When you have experienced relationships that are so damaging—you cannot function as a parent or spouse—you HAVE to protect your family. Families have many generational curses that run deep. In relationships where so much trauma has occurred, it can cause you to repeat the same unhealthy patterns in your own home; withdrawing from your spouse and kids under the weight of shame.
When this happens, my husband and I will ask ourselves the same questions listed above to help identify the source of the trigger. Sometimes, even when you’ve asked all the right questions and put loving boundaries in place, the relationship is strained. The result: your kids end up with an angry, depressed, and withdrawn parent. When there is unprocessed pain and trauma in your family of origin, are you willing to let this same trauma impact the experience your kids have in your home?
I have to remind myself: I may have had some really messed up things happen to me in my upbringing, but I get a second chance with my own kids—it doesn’t have to be their story. Sometimes I have to do the hard thing and say, ”No. This is not good for me or my family. I pray that things can change and we can have a loving relationship with mutual respect, but until then, I need to protect my family from harm.” I have learned to:
Speak to that person honestly and listen intently.
Bring in wise counsel; someone who can help us both navigate feelings, communication, expectations, and respect.
It’s okay to protect your family, even if it’s from other family members. It’s okay to not feel trampled on “in the name of being a good Christian.” It’s okay to not change all of your family’s ways of doing things—becoming the ugliest version of yourself—just because it’s what people do at Christmas.
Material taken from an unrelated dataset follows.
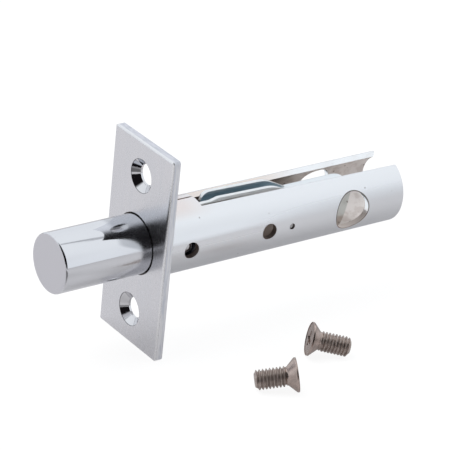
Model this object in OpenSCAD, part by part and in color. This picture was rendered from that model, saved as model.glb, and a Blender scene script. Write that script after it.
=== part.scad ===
// Mortice door bolt: a key-driven round bolt in a slotted barrel behind a faceplate.
// It is drawn with the bolt thrown. The origin is the centre of the faceplate's back
// face, on the bolt's own line. +X runs into the door, +Z runs up the door's edge.

/* [Faceplate] */
// Length of the faceplate, up the door's edge
plate_len = 57; // [54:0.5:66]
// Width of the faceplate, across the door's edge
plate_w = 26; // [24:0.5:32]
// Thickness of the faceplate
plate_t = 2.4; // [2.2:0.1:4]
// Radius of the faceplate's four corners
plate_corner_r = 0.8; // [0.5:0.1:3]
// Rounding of the faceplate's front edges
plate_edge_r = 0.6; // [0.3:0.1:1]
// Distance between the centres of the two screw holes
screw_spacing = 38.5; // [36:0.5:42]
// How deep the barrel's end sits in the back of the faceplate
barrel_seat = 1.4; // [0.8:0.1:1.6]
// Gap round the bolt where it leaves the faceplate
plate_bolt_gap = 0.3; // [0.1:0.05:0.4]

/* [Barrel] */
// Length of the barrel behind the faceplate
barrel_len = 79.3; // [74:0.1:90]
// Wall of the barrel, the thickness of its rolled strip
barrel_wall = 1.65; // [1.2:0.05:2]
// Width of the open seam where the rolled strip meets itself
seam_w = 0.2; // [0.1:0.05:0.4]
// Distance of the seam from the slot's middle line, away from the near side
seam_offset = 0.5; // [0:0.1:1]
// Distance from the faceplate to the front end of the guide slot
slot_start = 14.9; // [13:0.1:17]
// Width of the guide slot at its front end
slot_w_front = 7.7; // [6.5:0.1:9]
// Width of the guide slot at the barrel's open end
slot_w_rear = 9.6; // [8:0.1:10.5]
// Chamfer on the edges of the barrel's open end
barrel_chamfer = 0.3; // [0.1:0.05:0.5]
// Distance from the faceplate to the middle of the key hole
key_hole_pos = 61.6; // [58:0.1:66]
// Diameter of the key hole through both walls
key_hole_d = 10.8; // [10:0.1:12]

/* [Bolt] */
// Diameter of the bolt
bolt_d = 16; // [15:0.1:18]
// Gap between the bolt and the barrel's bore, all round
run_gap = 0.1; // [0.05:0.05:0.25]
// How far the thrown bolt stands out of the faceplate
bolt_out = 26; // [26:0.5:32]
// Travel of the bolt from thrown to drawn back
throw = 25; // [20:0.5:26]
// Rounding of the bolt's nose
nose_r = 0.5; // [0.2:0.1:1.5]
// Length of solid bolt behind the middle of its cross hole
bolt_behind_detent = 6.5; // [6:0.1:8]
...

This Christmas, I challenge you (and myself) to shift your perspective. What if we all focused on loving God and loving others? I want to start with the people right in front of me—for me, they usually get the scraps. For you, it might be someone different—that person who has been very difficult to love. The point is, God is really cool and very relational. If you ask Him where you should start, what is dirty and black in your heart, He will show you.
Do one thing different this holiday season! With each task you say yes to this Christmas, ask yourself, “Does this add or take away from my ability to love people, not impress them, LOVE them?”